Russian RS-24 Yars ballistic missiles roll in Red Square during the Victory Day military parade marking the 75th anniversary of the Nazi defeat in Moscow, Russia

​​​​​​​About Rose Gottemoeller

Rose Gottemoeller is the Frank E. and Arthur W. Payne Distinguished Lecturer at Stanford University's Freeman Spogli Institute for International Studies and its Center for International Security and Cooperation.

Before joining Stanford Gottemoeller was the Deputy Secretary General of NATO from 2016 to 2019, where she helped to drive forward NATO’s adaptation to new security challenges in Europe and in the fight against terrorism.  Prior to NATO, she served for nearly five years as the Under Secretary for Arms Control and International Security at the U.S. Department of State, advising the Secretary of State on arms control, nonproliferation and political-military affairs. While Assistant Secretary of State for Arms Control, Verification and Compliance in 2009 and 2010, she was the chief U.S. negotiator of the New Strategic Arms Reduction Treaty (New START) with the Russian Federation.
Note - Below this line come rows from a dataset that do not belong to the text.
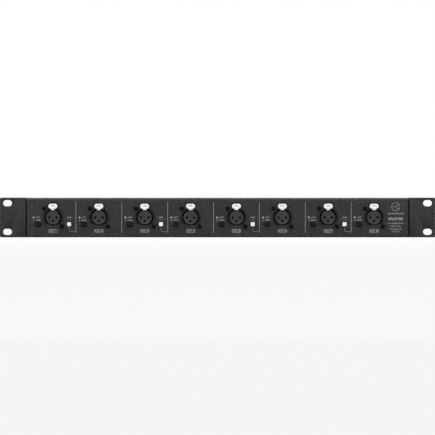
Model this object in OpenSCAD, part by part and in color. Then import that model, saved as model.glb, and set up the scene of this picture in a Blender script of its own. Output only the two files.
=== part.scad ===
// Eight-channel rack microphone splitter: folded case, rack ears, socket inputs, plug outputs, push buttons.
// Origin at the middle of the rack slot pattern, on the ears' rear face. X right, Y back, Z up, in mm.

/* [Case] */
// Full width across the rack ears
panel_w = 482.6; // [475:0.1:600]
// Full height of the case and its ears
case_h = 44; // [43.6:0.1:60]
// Depth of the case behind the ears' rear face
case_depth = 138; // [122:1:300]
// Thickness of the case's sheet steel
sheet_t = 1.2; // [0.8:0.1:1.5]
// Outside radius of the sheet's folds
fold_r = 2.4; // [1.8:0.1:3]
// Depth of the lips folded back from the front and rear walls
lip_depth = 12; // [8:1:20]
// Height of the tray's side walls
side_wall_h = 39; // [32:1:39]
// Gap between the tray's sides and the cover
side_gap = 0.1; // [0.05:0.05:0.5]
// How far the cover's front edge sits behind the front face
cover_setback = 3.5; // [3:0.5:6]

/* [Rack ears] */
// Thickness of the ears
ear_t = 2; // [1.5:0.1:3]
// Width that each ear adds to the case
ear_reach = 29.1; // [24:0.1:34]
// Depth of the ear's side flange behind the ears' rear face
ear_flange = 60; // [50:1:90]
// Outside radius of the ear's fold
ear_fold_r = 2.6; // [2.1:0.1:4]
// Radius of the ear's outer corners
ear_corner_r = 2; // [0:0.5:4]
// Distance from the ear's outer edge to the slots' middle
slot_inset = 8.75; // [7:0.05:11]
// Vertical distance between the slots
slot_spacing = 31.75; // [25:0.05:34]
// Length of a rack slot
slot_length = 9.8; // [8:0.1:13]
// Width of a rack slot
slot_width = 6.8; // [6:0.1:8]

/* [Channels] */
// Number of channels
channels = 8; // [2:2:8]
// Distance from one channel to the next
channel_pitch = 50.8; // [48:0.1:52]
// From the case's left side to the first socket's middle
first_channel = 30; // [28:0.1:34]
// Distance from one output to the next
output_pitch = 25.4; // [25.2:0.1:26]

/* [Sockets and plugs] */
// Bore of an input socket
socket_bore = 19.1; // [18.8:0.1:19.4]
// Outside of the sockets' collar
collar_d = 22.4; // [21.8:0.1:23.2]
// How far the collars stand out of the walls
collar_proud = 0.4; // [0.2:0.1:1]
// Diameter of a socket's insert
insert_d = 15.9; // [15:0.1:16.2]
// Bore of an output cup
cup_bore = 19; // [18.8:0.1:19.2]
// Outside of an output cup
cup_d = 21.6; // [21:0.1:22.2]
// Depth of an output cup
cup_depth = 14.4; // [12:0.1:15]
// Diameter of an output pin
pin_d = 2.4; // [2.2:0.1:2.6]
// Half the distance between the side contacts
contact_x = 4.1; // [3.6:0.1:4.6]
// How far the third contact lies below the middle
contact_drop = 3.8; // [3.4:0.1:4.4]
// Sideways distance of the connector screws from the middle
screw_x = 9.9; // [9.6:0.1:10.2]
// Upright distance of the connector screws from the middle
screw_z = 10; // [9.6:0.1:10.4]

/* [Latches and buttons] */
// Width of a latch's push tab
tab_w = 9.9; // [9:0.1:11.4]
// Height of a latch's push tab
tab_h = 5.6; // [5:0.1:6.4]
// Height of the push tab's middle above the socket's middle
tab_z = 12.4; // [12.2:0.1:13]
// How far a latch moves
latch_travel = 1.8; // [1:0.1:2]
// Size of a button's square cap
cap_size = 4.3; // [4:0.1:5.6]
// Gap round a button in its hole
cap_gap = 0.85; // [0.3:0.05:0.9]
// How far a button stands out of the front
cap_proud = 3; // [2.6:0.1:5]
// How far a button moves
button_travel = 2.5; // [1:0.1:2.5]
// Sideways place of the lift button from its channel's middle
lift_x = -16.5; // [-17.5:0.1:-16.5]
// Sideways place of the link button from its channel's middle
link_x = 18; // [16.6:0.1:19]
// Height of both buttons
button_z = -7.5; // [-12:0.1:0]

/* [Inside] */
// Thickness of the circuit boards
board_t = 1.6; // [1:0.1:2]
// Distance from the ears' rear face to the front board
front_board_y = 17.5; // [17.5:0.5:19]
// Height of the pillars under the main board
pillar_h = 6; // [4:0.5:8]
// Diameter of a transformer can
can_d = 25.4; // [20:0.1:30]
// Height of a transformer can
can_h = 27; // [20:0.5:28]

/* [Hidden] */
$fn = 48;
eps = 0.01;
front_y = -ear_t;
back_y = case_depth;
case_w = panel_w - 2 * ear_reach;
tray_w = case_w - 2 * (sheet_t + side_gap);
half_h = case_h / 2;
top_z = half_h - sheet_t;
floor_z = -half_h + sheet_t;
wall_in_y = front_y + sheet_t;
rear_in_y = back_y - sheet_t;
cover_y = front_y + cover_setback;
side_top_z = -half_h + side_wall_h;
slot_x = panel_w / 2 - slot_inset;

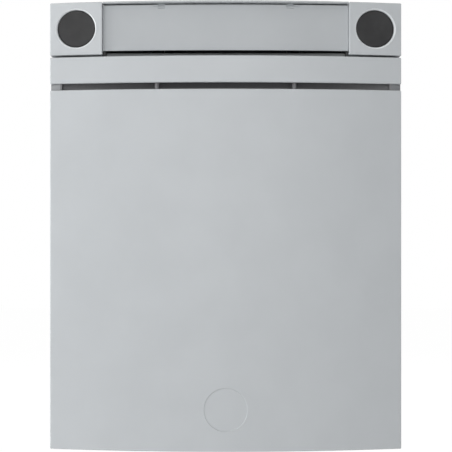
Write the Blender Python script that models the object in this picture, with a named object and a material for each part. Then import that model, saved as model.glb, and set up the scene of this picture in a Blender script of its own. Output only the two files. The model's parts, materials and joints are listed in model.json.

Prior to her government service, she was a senior associate with the Carnegie Endowment for International Peace, with joint appointments to the Nonproliferation and Russia programs. She served as the Director of the Carnegie Moscow Center from 2006 to 2008, and is currently a nonresident fellow in Carnegie's Nuclear Policy Program. She is also a research fellow at the Hoover Institution. 

At Stanford, Gottemoeller will teach and mentor students in the Ford Dorsey Master’s in International Policy program and the CISAC Honors program; contribute to policy research and outreach activities; and convene workshops, seminars and other events relating to her areas of expertise, including nuclear security, Russian relations, the NATO alliance, EU cooperation and non-proliferation.

BELFER CENTER SPEAKERS

Matthew Bunn is the James R. Schlesinger Professor of the Practice of Energy, National Security, and Foreign Policy at Harvard University's John F. Kennedy School of Government. His research interests include nuclear theft and terrorism; nuclear proliferation and measures to control it; the future of nuclear energy and its fuel cycle; and policies to promote innovation in energy technologies.

Ambassador Paula J. Dobriansky  is a foreign policy expert and former diplomat specializing in national security affairs.  She is a Senior Fellow in the Future of Diplomacy Project at Harvard Kennedy School’s Belfer Center for Science and International Affairs and is Vice Chair of the Scowcroft Center for Strategy and Security at the Atlantic Council.    

Ambassador Douglas Lute is the former United States Permanent Representative to the North Atlantic Council, NATO’s standing political body.  Appointed by President Obama, he assumed the Brussels-based post in 2013 and served until 2017.   During this period he was instrumental in designing and implementing the 28-nation Alliance’s responses to the most severe security challenges in Europe since the end of the Cold War.  He received the State Department’s Distinguished Honor Award.

Ambassador Nicholas Burns is the Roy and Barbara Goodman Family Professor of the Practice of Diplomacy and International Relations at the Harvard Kennedy School. He is the Founder and Faculty Chair of the Future of Diplomacy Project and Faculty Chair of the Project on Europe and the Transatlantic Relationship. He serves on the Board of Directors of the Kennedy School’s Belfer Center for Science and International Affairs, is a Faculty Affiliate of the Middle East Initiative, and a Faculty Associate at Harvard’s Weatherhead Center for International Affairs.